Case Study 29: Anti-social behaviour: neighbour dispute - Complaint resolved by a Designated Person (Tenant panel).

Ms W complained about how her landlord dealt with an incident involving her and a neighbour. In particular, she complained about the landlord’s decision to send her a letter stating that her actions constituted a serious breach of her tenancy.

The landlord wrote to Ms W to say that it had tried to meet with the previous day. It had received several reports that she and another resident had approached another flat, banged on the door, shouted abusively through the letter box and interfered with some of the resident’s belongings. The letter explained to Ms W that ‘This incident of harassment is a serious breach of your tenancy agreement’ and referred to the relevant sections in Ms W’s tenancy agreement.  The letter also stated that the police had been informed of the incident.

Ms W disputed the landlord’s account of events.

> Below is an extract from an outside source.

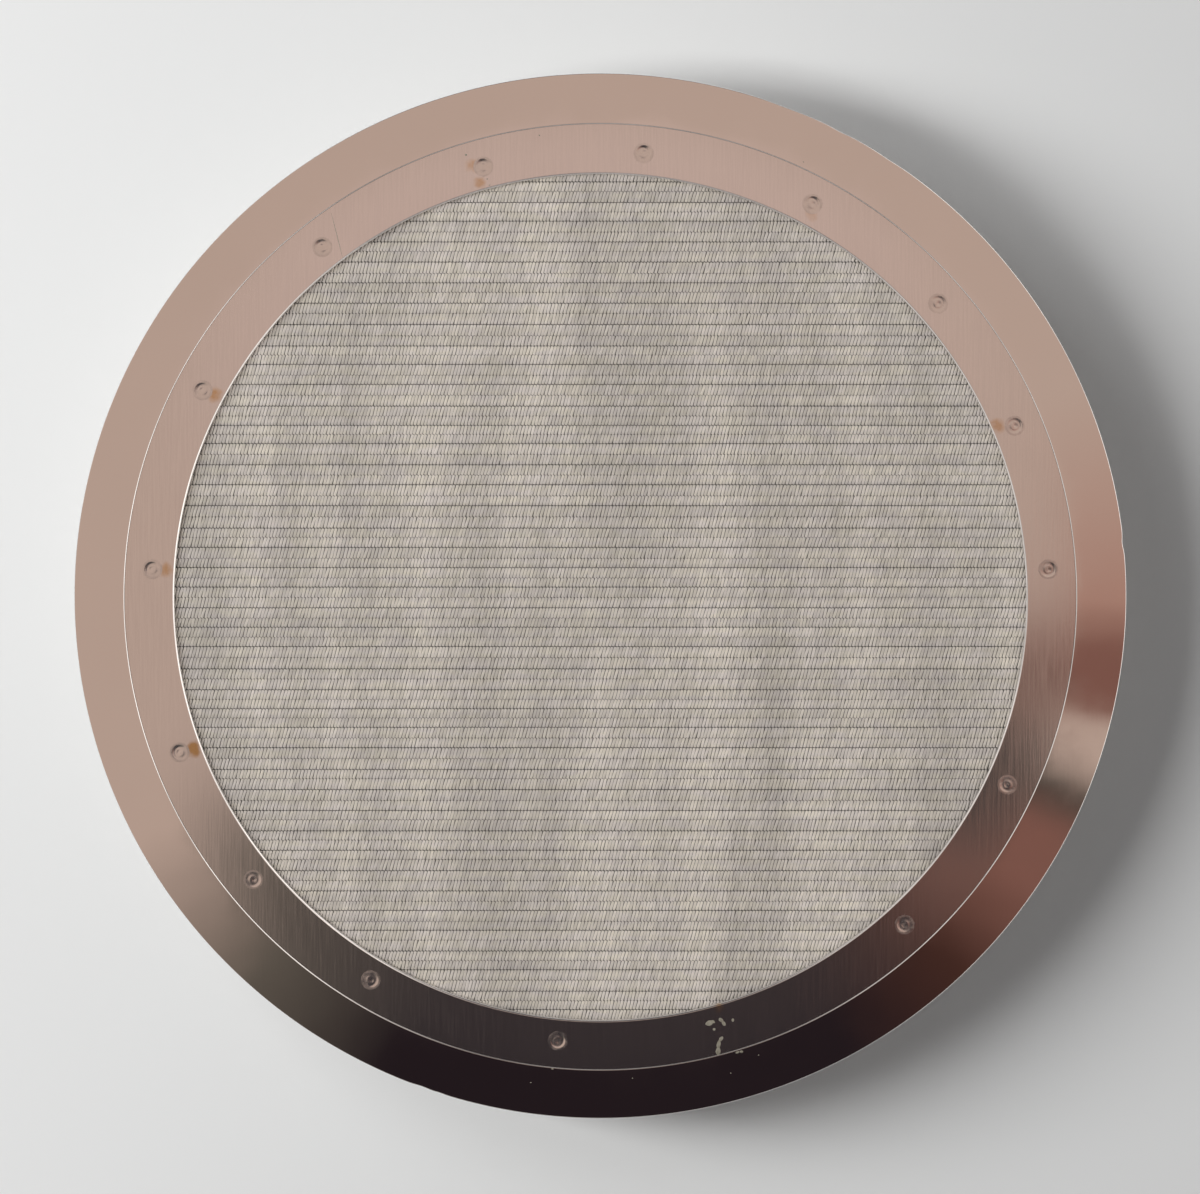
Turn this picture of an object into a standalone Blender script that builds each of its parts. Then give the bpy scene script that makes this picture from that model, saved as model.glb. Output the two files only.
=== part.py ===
"""A press-in strainer screen: woven wire membrane in a polished steel frame, on a short skirt.

The screen lies with its woven face up (+Z) and its open back on the ground plane. The origin
is the centre of the back opening. A pressed frame carries a stack of a perforated diffuser,
a woven membrane and a flat retaining ring, and spot welds pin the stack to the frame's ledge.
"""

import math

import bmesh
import bpy
from mathutils import Matrix, Vector

MM = 0.001

# Overall size
HEIGHT = 9.0 * MM
FRAME_RADIUS = 30.0 * MM
WINDOW_RADIUS = 24.35 * MM

# Face frame: a flat rim, a recess one stack deep, and a ledge that the stack sits on
SHEET = 0.8 * MM
RECESS_RADIUS = 27.15 * MM
LEDGE_RADIUS = 24.8 * MM
EDGE_ROUND = 0.15 * MM
PRESS_ROUND = 0.3 * MM

# Stack inside the recess, from the top down
RING_DROP = 0.12 * MM
RING_THICKNESS = 0.30 * MM
RING_RADIUS = 27.05 * MM
MEMBRANE_THICKNESS = 0.36 * MM
MEMBRANE_RADIUS = 26.90 * MM
DIFFUSER_THICKNESS = 0.60 * MM
DIFFUSER_RADIUS = 27.0 * MM
CONTACT_GAP = 0.02 * MM

# Diffuser perforations, on a triangular grid
PERFORATION_RADIUS = 0.8 * MM
PERFORATION_PITCH = 4.8 * MM
PERFORATED_RADIUS = 23.4 * MM

# Spot welds, placed by hand and so not quite evenly spaced
WELD_ANGLES_DEG = (
    4, 23, 41.5, 62, 84.5, 105, 128, 152,
    176, 200, 219, 239, 264.5, 285.5, 313, 335.5,
)
WELD_CIRCLE_RADIUS = 25.6 * MM
WELD_RADIUS = 0.57 * MM
WELD_HOLE_RADIUS = 0.60 * MM
WELD_DIMPLE_DEPTH = 0.08 * MM
WELD_LIP = 0.12 * MM

# Skirt: a thin tube with a rolled retention bead near its open end
SKIRT_RADIUS = 28.6 * MM
SKIRT_WALL = 0.6 * MM
BEAD_DEPTH = 0.45 * MM
BEAD_HEIGHT = 2.6 * MM
BEAD_CENTRE_Z = 2.3 * MM
BEAD_STEPS = 6

# Facets
ROUND_STEPS = 80
FILLET_STEPS = 2
HOLE_SIDES = 8
WELD_SIDES = 12
MERGE = 0.00001 * MM
SHARP_ANGLE = math.radians(35)

RING_TOP = HEIGHT - RING_DROP
RING_BOTTOM = RING_TOP - RING_THICKNESS
MEMBRANE_TOP = RING_BOTTOM - CONTACT_GAP
MEMBRANE_BOTTOM = MEMBRANE_TOP - MEMBRANE_THICKNESS
DIFFUSER_TOP = MEMBRANE_BOTTOM - CONTACT_GAP
DIFFUSER_BOTTOM = DIFFUSER_TOP - DIFFUSER_THICKNESS
LEDGE_TOP = DIFFUSER_BOTTOM - CONTACT_GAP
LEDGE_BOTTOM = LEDGE_TOP - SHEET
RIM_BOTTOM = HEIGHT - SHEET


def clear_scene():
    """Remove every object, so that the file can be run again."""
    for item in list(bpy.data.objects):
        bpy.data.objects.remove(item, do_unlink=True)


def new_collection(name):
    collection = bpy.data.collections.get(name)
    if collection is None:
        collection = bpy.data.collections.new(name)
        bpy.context.scene.collection.children.link(collection)
    return collection


def steel(name, colour, roughness):
    """A Principled metal of one colour and roughness."""
    material = bpy.data.materials.new(name)
    material.use_nodes = True
    shader = material.node_tree.nodes["Principled BSDF"]
    shader.inputs["Base Color"].default_value = (*colour, 1.0)
    shader.inputs["Metallic"].default_value = 1.0
    shader.inputs["Roughness"].default_value = roughness
    material.diffuse_color = (*colour, 1.0)
    return material


def new_object(name, mesh, collection, material=None, parent=None):
    item = bpy.data.objects.new(name, mesh)
    collection.objects.link(item)
    if material is not None and not mesh.materials:
        mesh.materials.append(material)
    item.parent = parent
    return item


def rounded_outline(corners):
    """Points of a closed outline whose (radius, height, round) corners become arcs."""
    points = []
    for index, (x, z, fillet) in enumerate(corners):
        corner = Vector((x, z))
        if fillet == 0:
            points.append(corner)
            continue
        before = Vector(corners[index - 1][:2]) - corner
        after = Vector(corners[(index + 1) % len(corners)][:2]) - corner
        half = before.angle(after) / 2
        centre = corner + (before.normalized() + after.normalized()).normalized() * (
            fillet / math.sin(half)
        )
        start = corner + before.normalized() * (fillet / math.tan(half)) - centre
        turn = start.angle_signed(
            corner + after.normalized() * (fillet / math.tan(half)) - centre
        )
        for step in range(FILLET_STEPS + 1):
            angle = -turn * step / FILLET_STEPS
            points.append(centre + Matrix.Rotation(angle, 2) @ start)
    return points


def turned(name, outline, collection, material, parent):
    """A closed outline in the XZ plane, swept once around Z by a Screw modifier."""
    mesh = bpy.data.meshes.new(name)
    vertices = [(point.x, 0, point.y) for point in outline]
    count = len(vertices)
    edges = [(index, (index + 1) % count) for index in range(count)]
    mesh.from_pydata(vertices, edges, [])
    item = new_object(name, mesh, collection, material, parent)
    screw = item.modifiers.new("turn", "SCREW")
    screw.steps = ROUND_STEPS
    screw.render_steps = ROUND_STEPS
    screw.use_merge_vertices = True
    screw.merge_threshold = MERGE
    screw.use_smooth_shade = True
    return item


def cylinders(name, places, radius, sides, bottom, top):
    """One mesh of upright closed cylinders at the given (x, y, turn) places."""
    bm = bmesh.new()
    middle = (bottom + top) / 2
    for x, y, turn in places:
        bmesh.ops.create_cone(
            bm,
            cap_ends=True,
            segments=sides,
            radius1=radius,
            radius2=radius,
            depth=top - bottom,
            matrix=Matrix.Translation((x, y, middle)) @ Matrix.Rotation(turn, 4, "Z"),
        )
    mesh = bpy.data.meshes.new(name)
    bm.to_mesh(mesh)
    bm.free()
    return mesh


def make_cutter(name, mesh, collection):
    cutter = new_object(name, mesh, collection)
    cutter.hide_render = True
    cutter.display_type = "WIRE"
    return cutter


def cut(item, cutter):
    boolean = item.modifiers.new("cut " + cutter.name, "BOOLEAN")
    boolean.operation = "DIFFERENCE"
    boolean.solver = "EXACT"
    boolean.object = cutter


def weld_places():
    """(x, y, turn) of each spot weld on its circle."""
    places = []
    for degrees in WELD_ANGLES_DEG:
        angle = math.radians(degrees)
        x = WELD_CIRCLE_RADIUS * math.cos(angle)
        y = WELD_CIRCLE_RADIUS * math.sin(angle)
        places.append((x, y, angle))
    return places


def perforation_places():
    """(x, y, turn) of each perforation: a triangular grid inside a circle."""
    places = []
    row_pitch = PERFORATION_PITCH * math.sin(math.radians(60))
    rows = int(PERFORATED_RADIUS / row_pitch) + 1
    columns = int(PERFORATED_RADIUS / PERFORATION_PITCH) + 1
    for row in range(-rows, rows + 1):
        shift = PERFORATION_PITCH / 2 if row % 2 else 0.0
        for column in range(-columns - 1, columns + 1):
            x = column * PERFORATION_PITCH + shift
            y = row * row_pitch
            if math.hypot(x, y) <= PERFORATED_RADIUS - PERFORATION_RADIUS:
                places.append((x, y, 0.0))
    return places


def build_face_frame(collection, material, parent):
    """Blanked and pressed frame: sharp sheared edges, a flat rim, a recess and a ledge."""
    recess_outer = RECESS_RADIUS + SHEET
    outline = rounded_outline([
        (RECESS_RADIUS, HEIGHT, EDGE_ROUND),
        (FRAME_RADIUS, HEIGHT, EDGE_ROUND),
        (FRAME_RADIUS, RIM_BOTTOM, EDGE_ROUND),
        (recess_outer, RIM_BOTTOM, 0),
        (recess_outer, LEDGE_BOTTOM, PRESS_ROUND),
        (LEDGE_RADIUS, LEDGE_BOTTOM, 0),
        (LEDGE_RADIUS, LEDGE_TOP, 0),
        (RECESS_RADIUS, LEDGE_TOP, 0),
    ])
    return turned("face_frame", outline, collection, material, parent)


def bead_side(radius, heights):
    """One side of the skirt wall, bulging outwards by a cosine bump at the bead."""
    points = []
    for z in heights:
        phase = 2 * math.pi * (z - BEAD_CENTRE_Z) / BEAD_HEIGHT
        points.append(Vector((radius + BEAD_DEPTH * (1 + math.cos(phase)) / 2, z)))
    return points


def build_skirt(collection, material, parent):
    """Rolled tube that holds the frame up, beaded so that it snaps into a seal."""
    top = RIM_BOTTOM - CONTACT_GAP
    inner = SKIRT_RADIUS - SKIRT_WALL
    low = BEAD_CENTRE_Z - BEAD_HEIGHT / 2
    heights = [low + BEAD_HEIGHT * step / BEAD_STEPS for step in range(BEAD_STEPS + 1)]
    wall = SKIRT_WALL / 4
    outline = [Vector((inner, top)), Vector((SKIRT_RADIUS, top))]
    outline += bead_side(SKIRT_RADIUS, reversed(heights))
    outline += [Vector((SKIRT_RADIUS, wall)), Vector((SKIRT_RADIUS - wall, 0))]
    outline += [Vector((inner + wall, 0)), Vector((inner, wall))]
    outline += bead_side(inner, heights)
    return turned("skirt", outline, collection, material, parent)


def build_retaining_ring(collection, material, parent, weld_cutter):
    """Flat ring, punched out of sheet, that clamps the membrane's edge."""
    outline = rounded_outline([
        (WINDOW_RADIUS, RING_TOP, EDGE_ROUND / 2),
        (RING_RADIUS, RING_TOP, EDGE_ROUND / 2),
        (RING_RADIUS, RING_BOTTOM, 0),
        (WINDOW_RADIUS, RING_BOTTOM, 0),
    ])
    ring = turned("retaining_ring", outline, collection, material, parent)
    cut(ring, weld_cutter)
    return ring


def build_disc(name, radius, bottom, top, collection, material, parent):
    """A round sheet with a flat top and bottom."""
    mesh = cylinders(name, [(0, 0, 0)], radius, ROUND_STEPS, bottom, top)
    return new_object(name, mesh, collection, material, parent)


def build_weld_mesh():
    """A spot weld's fused metal: a short pin with a dished top that ends below the ring."""
    bottom = LEDGE_TOP + CONTACT_GAP
    depth = RING_TOP - CONTACT_GAP - bottom
    bm = bmesh.new()
    bmesh.ops.create_cone(
        bm,
        cap_ends=True,
        segments=WELD_SIDES,
        radius1=WELD_RADIUS,
        radius2=WELD_RADIUS,
        depth=depth,
        matrix=Matrix.Translation((0, 0, bottom + depth / 2)),
    )
    top = max(bm.faces, key=lambda face: face.calc_center_median().z)
    bmesh.ops.inset_region(bm, faces=[top], thickness=WELD_LIP)
    bmesh.ops.inset_region(bm, faces=[top], thickness=WELD_LIP, depth=-WELD_DIMPLE_DEPTH)
    mesh = bpy.data.meshes.new("spot_weld")
    bm.to_mesh(mesh)
    bm.free()
    return mesh


def build_spot_welds(collection, material, parent):
    """One weld object for each place, all sharing one mesh."""
    mesh = build_weld_mesh()
    for number, (x, y, turn) in enumerate(weld_places(), start=1):
        weld = new_object(f"spot_weld_{number:02d}", mesh, collection, material, parent)
        weld.location = (x, y, 0)
        weld.rotation_euler = (0, 0, turn)


def shade_round(item):
    """Smooth shading across curves, with flat faces kept flat."""
    if item.data.polygons:
        item.data.shade_smooth()
        item.data.set_sharp_from_angle(angle=SHARP_ANGLE)
    shading = item.modifiers.new("even shading", "WEIGHTED_NORMAL")
    shading.keep_sharp = True


def build():
    clear_scene()
    parts = new_collection("Strainer screen")
    cutters = new_collection("Cutters")

    polished = steel("polished_steel", (0.60, 0.55, 0.52), 0.06)
    brushed = steel("brushed_steel", (0.62, 0.57, 0.54), 0.18)
    satin = steel("satin_steel", (0.55, 0.53, 0.51), 0.30)
    woven = steel("woven_wire", (0.50, 0.47, 0.43), 0.35)
    fused = steel("fused_steel", (0.48, 0.42, 0.38), 0.25)

    origin = bpy.data.objects.new("screen_origin", None)
    parts.objects.link(origin)

    weld_cutter = make_cutter(
        "weld_holes",
        cylinders("weld_holes", weld_places(), WELD_HOLE_RADIUS, WELD_SIDES, LEDGE_TOP, HEIGHT),
        cutters,
    )
    hole_cutter = make_cutter(
        "perforations",
        cylinders(
            "perforations",
            perforation_places(),
            PERFORATION_RADIUS,
            HOLE_SIDES,
            LEDGE_BOTTOM,
            MEMBRANE_TOP,
        ),
        cutters,
    )

    build_face_frame(parts, polished, origin)
    build_skirt(parts, satin, origin)
    build_retaining_ring(parts, brushed, origin, weld_cutter)

    membrane = build_disc(
        "woven_membrane", MEMBRANE_RADIUS, MEMBRANE_BOTTOM, MEMBRANE_TOP, parts, woven, origin
    )
    cut(membrane, weld_cutter)

    diffuser = build_disc(
        "diffuser_plate", DIFFUSER_RADIUS, DIFFUSER_BOTTOM, DIFFUSER_TOP, parts, satin, origin
    )
    cut(diffuser, weld_cutter)
    cut(diffuser, hole_cutter)

    build_spot_welds(parts, fused, origin)
    for item in parts.objects:
        if item.type == "MESH":
            shade_round(item)


build()
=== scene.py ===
"""Looks of the woven strainer screen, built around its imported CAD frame.

Units are metres, in the CAD's own frame: +Z is the polished face, and +Y is the top of the picture.
Sizes given in MM are worked out from the CAD boxes or named below.
"""
import math
import random

import bmesh
import bpy
from mathutils import Matrix, Vector


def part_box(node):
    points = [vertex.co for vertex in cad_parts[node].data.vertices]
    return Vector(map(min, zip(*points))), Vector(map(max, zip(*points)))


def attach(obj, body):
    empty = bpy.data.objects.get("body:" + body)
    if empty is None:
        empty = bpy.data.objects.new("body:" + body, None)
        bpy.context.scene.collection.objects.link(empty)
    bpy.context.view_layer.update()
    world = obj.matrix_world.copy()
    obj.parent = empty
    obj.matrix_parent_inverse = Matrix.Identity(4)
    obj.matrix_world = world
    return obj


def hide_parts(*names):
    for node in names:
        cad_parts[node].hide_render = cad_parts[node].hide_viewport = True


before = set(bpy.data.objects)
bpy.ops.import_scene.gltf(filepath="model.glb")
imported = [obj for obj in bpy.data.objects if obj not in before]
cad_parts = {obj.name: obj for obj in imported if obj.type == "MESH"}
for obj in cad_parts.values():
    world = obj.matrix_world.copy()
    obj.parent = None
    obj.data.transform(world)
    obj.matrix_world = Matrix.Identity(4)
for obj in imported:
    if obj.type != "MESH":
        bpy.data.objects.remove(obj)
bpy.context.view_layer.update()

MM = 0.001
BODY = "root"

# ---------------------------------------------------------------- places read from the CAD frame
FRAME_LOW, FRAME_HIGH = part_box("face_frame")
RING_LOW, RING_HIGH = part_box("retaining_ring")
CLOTH_LOW, CLOTH_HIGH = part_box("woven_membrane")
PLATE_LOW, PLATE_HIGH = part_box("diffuser_plate")
SKIRT_LOW, SKIRT_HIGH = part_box("skirt")
WELD_NAMES = sorted(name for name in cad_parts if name.startswith("spot_weld"))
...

She said that she was in her own flat at the time and raised concerns that the landlord had not discussed the matter with her before issuing the letter. She also pointed out that one of the witnesses had later withdrawn their statement.

Ms W also made a request to see her housing file. The information provided included a note (with redactions) that indicated that she had been seen standing nearby and was not a participant in the incident. Ms W maintained that she was not present at the time, but that even if she had been, it would not have been a breach of her tenancy to be standing nearby.

In response to her complaint, the landlord acknowledged that it could have made a further attempt to meet her before sending the letter, although this would have been unlikely to have resulted in a different outcome. The landlord noted that Ms W had been clear that she had not been involved, but the evidence had convinced it that she had, at least, been present.

Ms W referred her complaint to the Ombudsman. The outcome she was seeking was the retraction of the letter and an apology from the landlord.

Ms W also referred the complaint to the landlord’s Designated Tenant Panel. Under the Localism Act 2011, complainants are able to ask for their complaint to be considered by a ‘designated person’ after their landlord’s internal complaints procedure has been exhausted. A designated person can be an MP, a local councillor or a designated Tenant Panel.

A designated person can help to resolve a complaint in one of two ways – by trying to resolve the complaint themselves, or by referring it directly to the Ombudsman. However, a designated person has no legal authority over a landlord’s policy or procedure, and the Ombudsman has no jurisdiction over designated persons.

The Tenant Panel reviewed the complaint and decided that although the landlord had been correct to investigate the incident, it should have tried harder to meet Ms W and the letter should have more appropriately reflected the disagreement between neighbours. The Panel recommended that the landlord should remove the letter from Ms W’s file and suggested that the landlord and Ms W take part in mediation.

The landlord accepted the Panel’s decision and apologised to Ms W for any offence caused. Ms W still wanted us to consider her complaint; and whilst the Ombudsman cannot comment on the decisions of a designated person in considering the landlord’s actions we concluded that by complying with the Panel’s recommendations, the landlord had taken reasonable steps to resolve the complaint.

This case demonstrates how a Tenant Panel can help to resolve a complaint locally.